- PROBLEM REQUIREMENTS:
Quote exactly the lines from the start of the entries to the one with "wedge = tenon_wedge()", both ends included.

## begin DATA ROWS

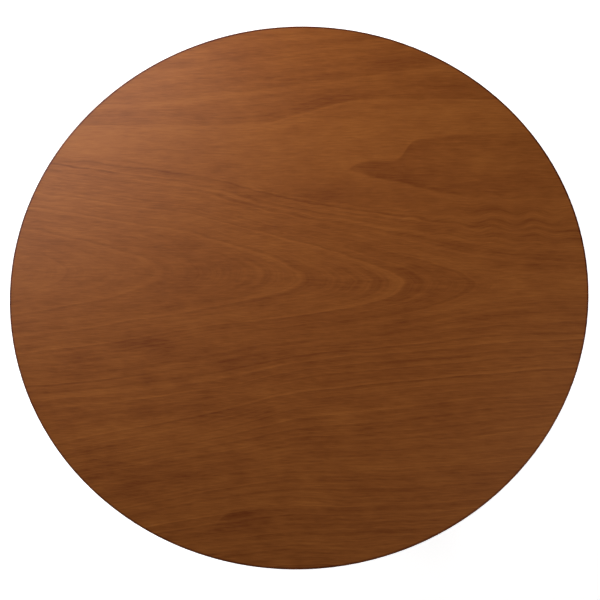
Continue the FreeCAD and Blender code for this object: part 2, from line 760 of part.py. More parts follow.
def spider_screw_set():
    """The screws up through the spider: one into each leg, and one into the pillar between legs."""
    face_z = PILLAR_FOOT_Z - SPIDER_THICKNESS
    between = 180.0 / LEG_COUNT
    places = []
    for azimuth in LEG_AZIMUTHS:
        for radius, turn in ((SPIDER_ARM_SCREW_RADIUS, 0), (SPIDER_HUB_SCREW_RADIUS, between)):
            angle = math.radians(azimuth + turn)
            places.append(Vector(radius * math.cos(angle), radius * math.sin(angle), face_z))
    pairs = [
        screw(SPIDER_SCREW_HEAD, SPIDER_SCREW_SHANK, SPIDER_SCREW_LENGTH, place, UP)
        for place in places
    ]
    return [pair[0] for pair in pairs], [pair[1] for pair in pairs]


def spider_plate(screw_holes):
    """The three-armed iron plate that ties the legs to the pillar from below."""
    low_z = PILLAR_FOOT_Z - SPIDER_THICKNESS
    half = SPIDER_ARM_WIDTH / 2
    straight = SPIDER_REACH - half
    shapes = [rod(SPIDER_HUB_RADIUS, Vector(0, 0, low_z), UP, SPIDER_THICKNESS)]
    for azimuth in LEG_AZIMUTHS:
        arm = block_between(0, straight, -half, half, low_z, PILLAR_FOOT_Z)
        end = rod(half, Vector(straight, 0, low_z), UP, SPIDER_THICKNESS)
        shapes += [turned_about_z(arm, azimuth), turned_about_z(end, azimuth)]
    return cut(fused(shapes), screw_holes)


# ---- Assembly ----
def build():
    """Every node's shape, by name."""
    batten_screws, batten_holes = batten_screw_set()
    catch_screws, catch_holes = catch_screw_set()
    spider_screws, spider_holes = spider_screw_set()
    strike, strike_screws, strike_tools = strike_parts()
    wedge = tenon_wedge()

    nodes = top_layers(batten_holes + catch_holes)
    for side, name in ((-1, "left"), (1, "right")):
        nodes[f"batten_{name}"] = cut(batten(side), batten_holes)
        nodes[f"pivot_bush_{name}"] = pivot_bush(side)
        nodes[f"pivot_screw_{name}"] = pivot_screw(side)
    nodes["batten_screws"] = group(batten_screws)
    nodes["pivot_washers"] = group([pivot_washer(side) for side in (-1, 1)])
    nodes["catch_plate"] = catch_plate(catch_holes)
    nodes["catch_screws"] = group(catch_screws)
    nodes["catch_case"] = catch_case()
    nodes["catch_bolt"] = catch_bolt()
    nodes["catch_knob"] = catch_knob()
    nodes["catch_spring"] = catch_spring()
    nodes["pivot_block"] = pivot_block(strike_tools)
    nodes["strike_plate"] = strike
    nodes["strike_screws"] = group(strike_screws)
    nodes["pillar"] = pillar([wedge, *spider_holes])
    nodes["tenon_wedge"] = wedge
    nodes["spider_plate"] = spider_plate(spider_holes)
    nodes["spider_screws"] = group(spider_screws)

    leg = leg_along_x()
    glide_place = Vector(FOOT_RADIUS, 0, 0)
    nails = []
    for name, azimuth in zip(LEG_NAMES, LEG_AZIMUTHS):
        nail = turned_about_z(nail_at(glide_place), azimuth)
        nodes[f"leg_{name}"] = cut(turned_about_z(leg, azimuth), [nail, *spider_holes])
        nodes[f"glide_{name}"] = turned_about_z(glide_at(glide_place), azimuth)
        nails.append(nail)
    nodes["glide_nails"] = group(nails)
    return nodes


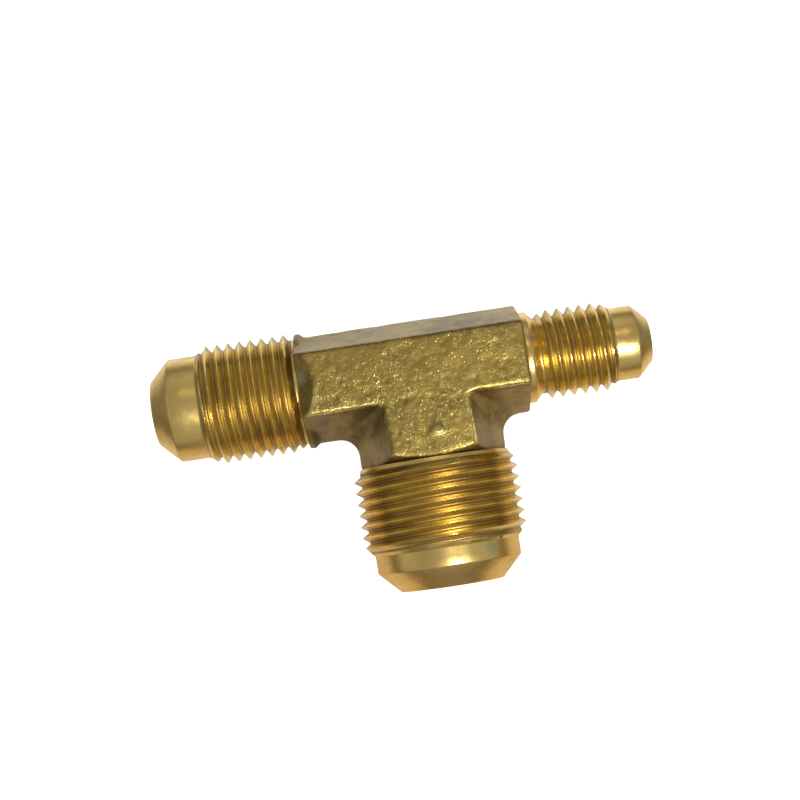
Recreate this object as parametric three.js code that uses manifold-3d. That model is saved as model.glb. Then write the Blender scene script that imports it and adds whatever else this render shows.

## end DATA ROWS

- EXERCISE OUTPUT:
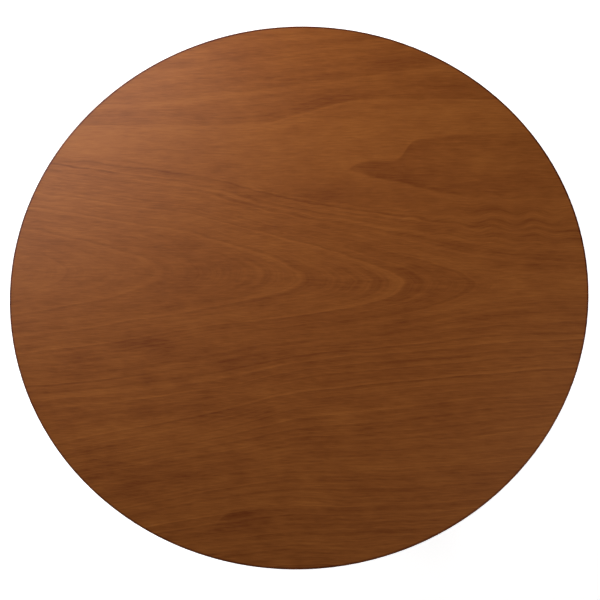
Continue the FreeCAD and Blender code for this object: part 2, from line 760 of part.py. More parts follow.
def spider_screw_set():
    """The screws up through the spider: one into each leg, and one into the pillar between legs."""
    face_z = PILLAR_FOOT_Z - SPIDER_THICKNESS
    between = 180.0 / LEG_COUNT
    places = []
    for azimuth in LEG_AZIMUTHS:
        for radius, turn in ((SPIDER_ARM_SCREW_RADIUS, 0), (SPIDER_HUB_SCREW_RADIUS, between)):
            angle = math.radians(azimuth + turn)
            places.append(Vector(radius * math.cos(angle), radius * math.sin(angle), face_z))
    pairs = [
        screw(SPIDER_SCREW_HEAD, SPIDER_SCREW_SHANK, SPIDER_SCREW_LENGTH, place, UP)
        for place in places
    ]
    return [pair[0] for pair in pairs], [pair[1] for pair in pairs]


def spider_plate(screw_holes):
    """The three-armed iron plate that ties the legs to the pillar from below."""
    low_z = PILLAR_FOOT_Z - SPIDER_THICKNESS
    half = SPIDER_ARM_WIDTH / 2
    straight = SPIDER_REACH - half
    shapes = [rod(SPIDER_HUB_RADIUS, Vector(0, 0, low_z), UP, SPIDER_THICKNESS)]
    for azimuth in LEG_AZIMUTHS:
        arm = block_between(0, straight, -half, half, low_z, PILLAR_FOOT_Z)
        end = rod(half, Vector(straight, 0, low_z), UP, SPIDER_THICKNESS)
        shapes += [turned_about_z(arm, azimuth), turned_about_z(end, azimuth)]
    return cut(fused(shapes), screw_holes)


# ---- Assembly ----
def build():
    """Every node's shape, by name."""
    batten_screws, batten_holes = batten_screw_set()
    catch_screws, catch_holes = catch_screw_set()
    spider_screws, spider_holes = spider_screw_set()
    strike, strike_screws, strike_tools = strike_parts()
    wedge = tenon_wedge()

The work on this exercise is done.